By the Court.Judgment affirmed.

This opinion will not be published.  See Rule 809.23(1)(b)5, Stats.


 



[1]  The parties detail the various contacts between the WDSS and Brandon and the parties debate the significance of those contacts in terms of what the WDSS and Douglas knew about Brandon’s behavior.  Douglas’s family suggests that the WDSS records document incidents in which Brandon engaged in sexual violence and threatened young children with homicide, rape and sexual mutilation.  The WDSS characterizes the contacts as involving “school incidents” of inappropriate sexual contact by Brandon which were reported not for investigative purposes but under a mandatory duty to report suspected child abuse.  We do not find it necessary to detail the scope of the WDSS’s contacts with Brandon.

[2]  Because our review is de novo, we need not address the argument that the circuit court misapplied the summary judgment methodology. 

[3]  Section 893.80(4), Stats., provides: 

No suit may be brought against any volunteer fire company organized under ch. 213, political corporation, governmental subdivision or any agency thereof for the intentional torts of its officers, officials, agents or employes nor may any suit be brought against such corporation, subdivision or agency or volunteer fire company or against its officers, officials, agents or employes for acts done in the exercise of legislative, quasi-legislative, judicial or quasi-judicial functions.

[4]  Douglas’s family cites cases from other jurisdictions in support of its claim that the equities of the case compel a finding that the WDSS was performing ministerial acts and therefore is not immune.  The supreme court has warned against using the analyses that courts of other jurisdictions have used in public immunity cases.  See Ottinger v. Pinel, 215 Wis.2d 266, 278, 572 N.W.2d 519, 523 (Ct.
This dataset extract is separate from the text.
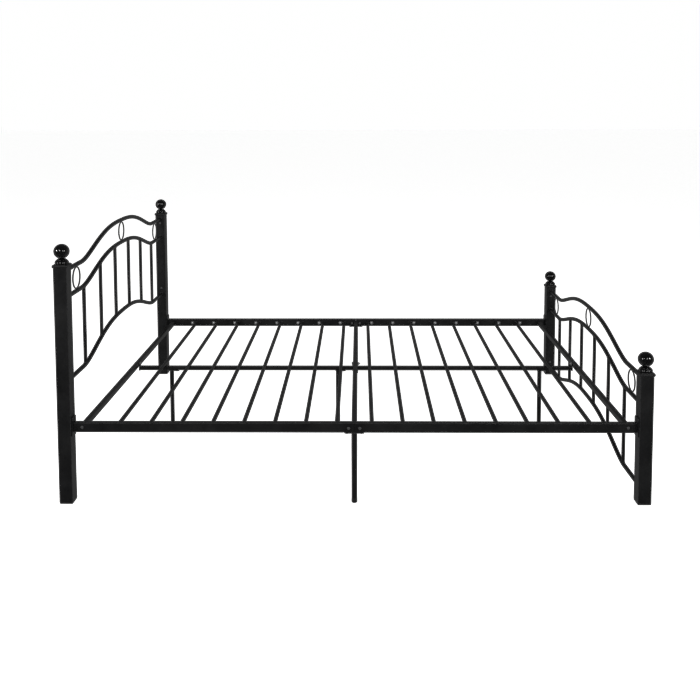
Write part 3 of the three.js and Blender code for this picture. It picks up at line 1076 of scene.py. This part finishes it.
@dataclass
class SideRail:
    """One side of the bed: two half rails with hook plates, the bracket and leg at their joint."""

    side: Side
    corner: float = 0.0022
    end_edge: float = 0.0004
    tube_width: float = 0.02
    tube_top: float = 0.297
    tube_low: float = 0.262
    plate: tuple[float, float, float] = (0.004, 0.04, 0.07)
    plate_corner: float = 0.005
    leg_radius: float = 0.0095
    bracket_low: float = 0.2587
    bracket_thick: float = 0.003
    bracket_corner: float = 0.0008
    bracket_edge: float = 0.0006
    bracket_bolt_place: float = 0.026
    bracket_bolt_radius: float = 0.006
    nut_seat: float = 0.0033
    bar_bolt_place: float = 0.984
    joint_bolt_place: float = 0.0205
    bolt_height: float = 0.2805
    joint_bolt_height: float = 0.2775

    def build(self) -> None:
        """Makes and dresses every piece of the side."""
        low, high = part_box(f"side_rail_head_{self.side.word}")
        self.y = (low.y + high.y) / 2
        for end in End:
            self.half(end)
        self.leg()
        self.bolts()

    def half(self, end: End) -> None:
        """One half rail: the tube, and the hook plate welded across its end at the post.

        Args:
            end: The end of the bed that it reaches.
        """
        node = f"side_rail_{end.word}_{self.side.word}"
        low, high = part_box(node)
        thick, width, height = self.plate
        depth = self.tube_top - self.tube_low
        middle = (self.tube_top + self.tube_low) / 2
        length = high.x - low.x - thick
        start = low.x + thick if end is End.HEAD else low.x
        tube = square_bar(self.tube_width, depth, self.corner, length, self.end_edge, Run.ALONG,
                          (start, self.y, middle))
        plate_start = low.x if end is End.HEAD else high.x - thick
        plate = square_bar(width, height, self.plate_corner, thick, 0.0007, Run.ALONG,
                           (plate_start, self.y, (low.z + high.z) / 2))
        piece(f"rail_tube_{end.word}_{self.side.word}", [tube], COAT, node)
        piece(f"hook_plate_{end.word}_{self.side.word}", [plate], COAT)

    def leg(self) -> None:
        """The leg under the joint, its bracket and its foot cap."""
        node = f"side_leg_{self.side.word}"
        low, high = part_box(node)
        x = (low.x + high.x) / 2
        radius, under, thick = self.leg_radius, self.bracket_low, self.bracket_thick
        corner, edge = self.bracket_corner, self.bracket_edge
        flange = square_bar(high.y - low.y, thick, corner, high.x - low.x, edge, Run.ALONG,
                            (low.x, (low.y + high.y) / 2, under + thick / 2))
        wall_y = high.y - thick / 2 if self.side is Side.RIGHT else low.y + thick / 2
        wall = square_bar(thick, high.z - under, corner, high.x - low.x, edge, Run.ALONG,
                          (low.x, wall_y, (under + high.z) / 2))
        profile = np.array([[radius - 0.0006, 0.004], [radius, 0.0045], [radius, 0.03], [radius, 0.2],
                            [radius, under + 0.0005]])
        tube = turned(profile, 28, Run.UP, (x, self.y, 0))
        bead = WeldBead(radius=0.0018).round_end((x, self.y, under), radius, Run.UP, -1)
        piece(f"prop_leg_{self.side.word}", [tube, bead], COAT, node)
        piece(f"joint_bracket_{self.side.word}", [flange, wall], COAT)
        piece(f"prop_foot_{self.side.word}", [foot_cap(x, self.y, radius)], PLASTIC)

    def bolts(self) -> None:
        """The bolts through the rail, with nuts on its inner face at the joint, and those under it."""
        outward = self.side.value
        outer = self.y + outward * self.tube_width / 2
        inner = self.y - outward * (self.tube_width / 2 + self.nut_seat)
        far, near = self.bar_bolt_place, self.joint_bolt_place
        high, low = self.bolt_height, self.joint_bolt_height
        heads = [ButtonBolt().shell((x, outer, z), Run.ACROSS, outward)
                 for x, z in ((-far, high), (-near, low), (near, low), (far, high))]
        piece(f"rail_bolts_{self.side.word}", heads, DULL_ZINC)
        nuts = [shell for x in (-near, near)
                for shell in HexNut().shells((x, inner, low), Run.ACROSS, -outward)]
        piece(f"joint_nuts_{self.side.word}", nuts, DULL_ZINC)
        under = [ButtonBolt(radius=self.bracket_bolt_radius).shell((x, self.y, self.bracket_low), Run.UP, -1)
                 for x in (-self.bracket_bolt_place, self.bracket_bolt_place)]
        piece(f"bracket_bolts_{self.side.word}", under, COAT)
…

App. 1997). 

[5]  The family also appears to argue for the first time on appeal that the WDSS exercised “nongovernmental discretion” which is excepted from immunity.  Our holding that the WDSS acted within a framework of law and administrative rules governing services to a child in need of protection or services disposes of this belatedly asserted argument.